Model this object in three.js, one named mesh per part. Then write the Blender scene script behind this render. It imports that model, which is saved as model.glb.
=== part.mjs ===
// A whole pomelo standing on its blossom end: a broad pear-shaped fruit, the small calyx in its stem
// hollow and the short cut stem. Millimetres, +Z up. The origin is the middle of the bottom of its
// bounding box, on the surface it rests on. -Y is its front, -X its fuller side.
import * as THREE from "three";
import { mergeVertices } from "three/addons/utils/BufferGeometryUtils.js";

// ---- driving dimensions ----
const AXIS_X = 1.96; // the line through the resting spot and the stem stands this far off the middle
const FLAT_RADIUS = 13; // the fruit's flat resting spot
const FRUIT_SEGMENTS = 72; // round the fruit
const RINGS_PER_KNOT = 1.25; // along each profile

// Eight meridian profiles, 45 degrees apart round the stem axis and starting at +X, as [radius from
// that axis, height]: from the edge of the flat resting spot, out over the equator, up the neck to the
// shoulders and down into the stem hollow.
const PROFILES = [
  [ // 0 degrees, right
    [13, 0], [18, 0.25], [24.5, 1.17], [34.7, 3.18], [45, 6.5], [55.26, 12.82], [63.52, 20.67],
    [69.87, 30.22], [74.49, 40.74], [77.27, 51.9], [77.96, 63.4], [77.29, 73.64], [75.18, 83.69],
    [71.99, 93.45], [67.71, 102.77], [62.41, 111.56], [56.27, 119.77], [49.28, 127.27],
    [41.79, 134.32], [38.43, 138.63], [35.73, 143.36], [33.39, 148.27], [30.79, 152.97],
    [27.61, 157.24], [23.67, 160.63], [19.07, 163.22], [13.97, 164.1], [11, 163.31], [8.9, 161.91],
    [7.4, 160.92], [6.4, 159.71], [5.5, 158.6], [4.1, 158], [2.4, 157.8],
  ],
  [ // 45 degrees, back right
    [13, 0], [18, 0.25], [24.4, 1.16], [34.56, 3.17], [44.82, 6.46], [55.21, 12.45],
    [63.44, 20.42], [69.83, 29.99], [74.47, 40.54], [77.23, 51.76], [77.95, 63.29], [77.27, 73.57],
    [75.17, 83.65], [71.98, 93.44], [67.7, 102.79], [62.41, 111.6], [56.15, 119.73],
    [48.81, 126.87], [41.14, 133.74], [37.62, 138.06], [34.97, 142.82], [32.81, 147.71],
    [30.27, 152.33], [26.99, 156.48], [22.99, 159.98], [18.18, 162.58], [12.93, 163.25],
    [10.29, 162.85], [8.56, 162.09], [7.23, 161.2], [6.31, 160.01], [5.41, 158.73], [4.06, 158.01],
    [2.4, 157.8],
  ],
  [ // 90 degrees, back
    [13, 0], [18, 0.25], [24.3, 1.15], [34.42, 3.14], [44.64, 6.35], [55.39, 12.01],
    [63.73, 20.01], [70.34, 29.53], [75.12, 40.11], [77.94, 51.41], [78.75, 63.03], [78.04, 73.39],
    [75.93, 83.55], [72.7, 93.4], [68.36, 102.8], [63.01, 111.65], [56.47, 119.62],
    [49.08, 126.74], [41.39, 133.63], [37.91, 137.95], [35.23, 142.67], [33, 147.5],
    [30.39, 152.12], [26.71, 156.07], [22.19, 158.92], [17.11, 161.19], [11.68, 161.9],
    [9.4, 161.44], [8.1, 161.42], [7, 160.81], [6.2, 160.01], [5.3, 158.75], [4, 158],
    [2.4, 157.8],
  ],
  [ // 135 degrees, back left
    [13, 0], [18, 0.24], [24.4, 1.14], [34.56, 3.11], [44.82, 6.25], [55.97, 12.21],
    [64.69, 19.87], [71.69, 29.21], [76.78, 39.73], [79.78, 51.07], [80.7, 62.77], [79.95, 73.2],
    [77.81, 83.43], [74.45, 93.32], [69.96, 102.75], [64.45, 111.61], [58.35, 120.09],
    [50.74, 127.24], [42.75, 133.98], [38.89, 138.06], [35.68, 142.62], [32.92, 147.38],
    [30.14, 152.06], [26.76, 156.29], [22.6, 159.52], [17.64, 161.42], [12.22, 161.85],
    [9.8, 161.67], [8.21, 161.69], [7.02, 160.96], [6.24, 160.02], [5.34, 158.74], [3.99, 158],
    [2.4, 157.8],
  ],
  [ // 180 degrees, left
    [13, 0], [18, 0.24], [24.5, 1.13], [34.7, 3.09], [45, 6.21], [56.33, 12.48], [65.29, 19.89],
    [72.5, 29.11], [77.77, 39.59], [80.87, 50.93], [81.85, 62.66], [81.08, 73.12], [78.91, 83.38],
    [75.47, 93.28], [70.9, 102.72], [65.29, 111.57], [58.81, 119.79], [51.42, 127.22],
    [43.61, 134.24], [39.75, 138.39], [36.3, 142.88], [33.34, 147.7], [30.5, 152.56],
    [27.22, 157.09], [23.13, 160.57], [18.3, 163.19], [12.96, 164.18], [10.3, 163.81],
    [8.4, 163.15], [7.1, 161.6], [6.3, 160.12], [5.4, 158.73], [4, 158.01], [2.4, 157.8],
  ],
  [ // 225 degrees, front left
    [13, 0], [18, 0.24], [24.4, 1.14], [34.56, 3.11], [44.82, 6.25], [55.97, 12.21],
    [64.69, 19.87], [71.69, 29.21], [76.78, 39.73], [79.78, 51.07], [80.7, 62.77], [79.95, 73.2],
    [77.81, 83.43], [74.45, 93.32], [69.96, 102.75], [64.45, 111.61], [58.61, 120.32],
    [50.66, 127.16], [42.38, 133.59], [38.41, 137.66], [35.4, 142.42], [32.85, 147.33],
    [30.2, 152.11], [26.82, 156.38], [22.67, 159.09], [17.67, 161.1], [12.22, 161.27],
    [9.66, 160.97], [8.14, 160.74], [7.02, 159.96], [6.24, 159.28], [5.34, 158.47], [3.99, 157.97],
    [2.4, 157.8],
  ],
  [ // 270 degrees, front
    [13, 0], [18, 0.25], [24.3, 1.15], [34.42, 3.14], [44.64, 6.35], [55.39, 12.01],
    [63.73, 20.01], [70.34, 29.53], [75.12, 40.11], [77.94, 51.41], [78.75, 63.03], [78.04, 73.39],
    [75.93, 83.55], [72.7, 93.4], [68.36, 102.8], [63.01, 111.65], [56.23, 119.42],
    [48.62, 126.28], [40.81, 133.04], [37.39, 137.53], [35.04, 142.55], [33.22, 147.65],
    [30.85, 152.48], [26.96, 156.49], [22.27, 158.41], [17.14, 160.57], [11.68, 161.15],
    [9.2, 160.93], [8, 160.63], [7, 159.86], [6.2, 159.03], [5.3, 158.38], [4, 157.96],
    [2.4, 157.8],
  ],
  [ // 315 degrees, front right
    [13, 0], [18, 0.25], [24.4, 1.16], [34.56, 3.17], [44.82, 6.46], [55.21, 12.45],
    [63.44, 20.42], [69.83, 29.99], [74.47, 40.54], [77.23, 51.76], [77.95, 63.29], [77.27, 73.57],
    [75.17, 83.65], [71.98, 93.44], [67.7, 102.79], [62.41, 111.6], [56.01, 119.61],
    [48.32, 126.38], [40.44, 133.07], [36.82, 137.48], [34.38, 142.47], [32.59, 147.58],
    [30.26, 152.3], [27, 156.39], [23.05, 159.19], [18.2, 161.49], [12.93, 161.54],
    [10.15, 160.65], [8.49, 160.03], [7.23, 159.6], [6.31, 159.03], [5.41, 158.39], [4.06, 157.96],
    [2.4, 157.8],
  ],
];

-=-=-

◆ Goal: Reproduce the material above exactly; please quote every line of it.

◆ Task result:
Model this object in three.js, one named mesh per part. Then write the Blender scene script behind this render. It imports that model, which is saved as model.glb.
=== part.mjs ===
// A whole pomelo standing on its blossom end: a broad pear-shaped fruit, the small calyx in its stem
// hollow and the short cut stem. Millimetres, +Z up. The origin is the middle of the bottom of its
// bounding box, on the surface it rests on. -Y is its front, -X its fuller side.
import * as THREE from "three";
import { mergeVertices } from "three/addons/utils/BufferGeometryUtils.js";

// ---- driving dimensions ----
const AXIS_X = 1.96; // the line through the resting spot and the stem stands this far off the middle
const FLAT_RADIUS = 13; // the fruit's flat resting spot
const FRUIT_SEGMENTS = 72; // round the fruit
const RINGS_PER_KNOT = 1.25; // along each profile

// Eight meridian profiles, 45 degrees apart round the stem axis and starting at +X, as [radius from
// that axis, height]: from the edge of the flat resting spot, out over the equator, up the neck to the
// shoulders and down into the stem hollow.
const PROFILES = [
  [ // 0 degrees, right
    [13, 0], [18, 0.25], [24.5, 1.17], [34.7, 3.18], [45, 6.5], [55.26, 12.82], [63.52, 20.67],
    [69.87, 30.22], [74.49, 40.74], [77.27, 51.9], [77.96, 63.4], [77.29, 73.64], [75.18, 83.69],
    [71.99, 93.45], [67.71, 102.77], [62.41, 111.56], [56.27, 119.77], [49.28, 127.27],
    [41.79, 134.32], [38.43, 138.63], [35.73, 143.36], [33.39, 148.27], [30.79, 152.97],
    [27.61, 157.24], [23.67, 160.63], [19.07, 163.22], [13.97, 164.1], [11, 163.31], [8.9, 161.91],
    [7.4, 160.92], [6.4, 159.71], [5.5, 158.6], [4.1, 158], [2.4, 157.8],
  ],
  [ // 45 degrees, back right
    [13, 0], [18, 0.25], [24.4, 1.16], [34.56, 3.17], [44.82, 6.46], [55.21, 12.45],
    [63.44, 20.42], [69.83, 29.99], [74.47, 40.54], [77.23, 51.76], [77.95, 63.29], [77.27, 73.57],
    [75.17, 83.65], [71.98, 93.44], [67.7, 102.79], [62.41, 111.6], [56.15, 119.73],
    [48.81, 126.87], [41.14, 133.74], [37.62, 138.06], [34.97, 142.82], [32.81, 147.71],
    [30.27, 152.33], [26.99, 156.48], [22.99, 159.98], [18.18, 162.58], [12.93, 163.25],
    [10.29, 162.85], [8.56, 162.09], [7.23, 161.2], [6.31, 160.01], [5.41, 158.73], [4.06, 158.01],
    [2.4, 157.8],
  ],
  [ // 90 degrees, back
    [13, 0], [18, 0.25], [24.3, 1.15], [34.42, 3.14], [44.64, 6.35], [55.39, 12.01],
    [63.73, 20.01], [70.34, 29.53], [75.12, 40.11], [77.94, 51.41], [78.75, 63.03], [78.04, 73.39],
    [75.93, 83.55], [72.7, 93.4], [68.36, 102.8], [63.01, 111.65], [56.47, 119.62],
    [49.08, 126.74], [41.39, 133.63], [37.91, 137.95], [35.23, 142.67], [33, 147.5],
    [30.39, 152.12], [26.71, 156.07], [22.19, 158.92], [17.11, 161.19], [11.68, 161.9],
    [9.4, 161.44], [8.1, 161.42], [7, 160.81], [6.2, 160.01], [5.3, 158.75], [4, 158],
    [2.4, 157.8],
  ],
  [ // 135 degrees, back left
    [13, 0], [18, 0.24], [24.4, 1.14], [34.56, 3.11], [44.82, 6.25], [55.97, 12.21],
    [64.69, 19.87], [71.69, 29.21], [76.78, 39.73], [79.78, 51.07], [80.7, 62.77], [79.95, 73.2],
    [77.81, 83.43], [74.45, 93.32], [69.96, 102.75], [64.45, 111.61], [58.35, 120.09],
    [50.74, 127.24], [42.75, 133.98], [38.89, 138.06], [35.68, 142.62], [32.92, 147.38],
    [30.14, 152.06], [26.76, 156.29], [22.6, 159.52], [17.64, 161.42], [12.22, 161.85],
    [9.8, 161.67], [8.21, 161.69], [7.02, 160.96], [6.24, 160.02], [5.34, 158.74], [3.99, 158],
    [2.4, 157.8],
  ],
  [ // 180 degrees, left
    [13, 0], [18, 0.24], [24.5, 1.13], [34.7, 3.09], [45, 6.21], [56.33, 12.48], [65.29, 19.89],
    [72.5, 29.11], [77.77, 39.59], [80.87, 50.93], [81.85, 62.66], [81.08, 73.12], [78.91, 83.38],
    [75.47, 93.28], [70.9, 102.72], [65.29, 111.57], [58.81, 119.79], [51.42, 127.22],
    [43.61, 134.24], [39.75, 138.39], [36.3, 142.88], [33.34, 147.7], [30.5, 152.56],
    [27.22, 157.09], [23.13, 160.57], [18.3, 163.19], [12.96, 164.18], [10.3, 163.81],
    [8.4, 163.15], [7.1, 161.6], [6.3, 160.12], [5.4, 158.73], [4, 158.01], [2.4, 157.8],
  ],
  [ // 225 degrees, front left
    [13, 0], [18, 0.24], [24.4, 1.14], [34.56, 3.11], [44.82, 6.25], [55.97, 12.21],
    [64.69, 19.87], [71.69, 29.21], [76.78, 39.73], [79.78, 51.07], [80.7, 62.77], [79.95, 73.2],
    [77.81, 83.43], [74.45, 93.32], [69.96, 102.75], [64.45, 111.61], [58.61, 120.32],
    [50.66, 127.16], [42.38, 133.59], [38.41, 137.66], [35.4, 142.42], [32.85, 147.33],
    [30.2, 152.11], [26.82, 156.38], [22.67, 159.09], [17.67, 161.1], [12.22, 161.27],
    [9.66, 160.97], [8.14, 160.74], [7.02, 159.96], [6.24, 159.28], [5.34, 158.47], [3.99, 157.97],
    [2.4, 157.8],
  ],
  [ // 270 degrees, front
    [13, 0], [18, 0.25], [24.3, 1.15], [34.42, 3.14], [44.64, 6.35], [55.39, 12.01],
    [63.73, 20.01], [70.34, 29.53], [75.12, 40.11], [77.94, 51.41], [78.75, 63.03], [78.04, 73.39],
    [75.93, 83.55], [72.7, 93.4], [68.36, 102.8], [63.01, 111.65], [56.23, 119.42],
    [48.62, 126.28], [40.81, 133.04], [37.39, 137.53], [35.04, 142.55], [33.22, 147.65],
    [30.85, 152.48], [26.96, 156.49], [22.27, 158.41], [17.14, 160.57], [11.68, 161.15],
    [9.2, 160.93], [8, 160.63], [7, 159.86], [6.2, 159.03], [5.3, 158.38], [4, 157.96],
    [2.4, 157.8],
  ],
  [ // 315 degrees, front right
    [13, 0], [18, 0.25], [24.4, 1.16], [34.56, 3.17], [44.82, 6.46], [55.21, 12.45],
    [63.44, 20.42], [69.83, 29.99], [74.47, 40.54], [77.23, 51.76], [77.95, 63.29], [77.27, 73.57],
    [75.17, 83.65], [71.98, 93.44], [67.7, 102.79], [62.41, 111.6], [56.01, 119.61],
    [48.32, 126.38], [40.44, 133.07], [36.82, 137.48], [34.38, 142.47], [32.59, 147.58],
    [30.26, 152.3], [27, 156.39], [23.05, 159.19], [18.2, 161.49], [12.93, 161.54],
    [10.15, 160.65], [8.49, 160.03], [7.23, 159.6], [6.31, 159.03], [5.41, 158.39], [4.06, 157.96],
    [2.4, 157.8],
  ],
];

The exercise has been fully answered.